The overarching goal of ZNS is to give applications a means to reduce their write amplification to almost zero. By exposing the zone interface, applications have complete control over two important FTL responsibilities: LBA->PBA mappings and garbage collection.

A ZNS SSD is still responsible for error correction (typically, error correcting codes are stored in the page private area). So page-level error detection and correction is still implemented in firmware (and is completely hidden from us), but the ZNS specification gives drives different ways to communicate failures to the host (e.g., disable the page, disable the zone, etc.). These choices may be drive or vendor dependent.

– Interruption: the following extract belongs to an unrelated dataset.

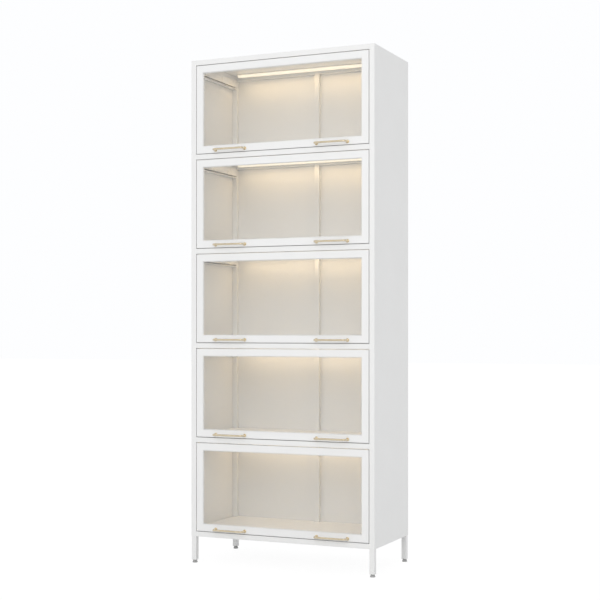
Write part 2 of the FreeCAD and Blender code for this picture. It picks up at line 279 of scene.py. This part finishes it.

Good GC algorithms will also perform wear-leveling. Since this behavior is pushed to the host, ZNS SSDs give us the ability to easily experiment with new and interesting algorithms.
Unlike SMR HDDs, ZNS SSDs have internal parallelism. So although we certainly have the opportunity to directly port software designed for a HM-SMR HDD onto a ZNS SSD, there may be missed opportunities if this is not done carefully.

Compared to SMR, ZNS is in its early stages, and there are not many examples of ZNS drives “in the wild”. However, I posit that ZNS SSDs will become increasingly more common in the coming years. ZNS SSDs may never be widely available at your typical big box stores, but I expect them to be found in data centers where specialized applications can benefit from their flexibility.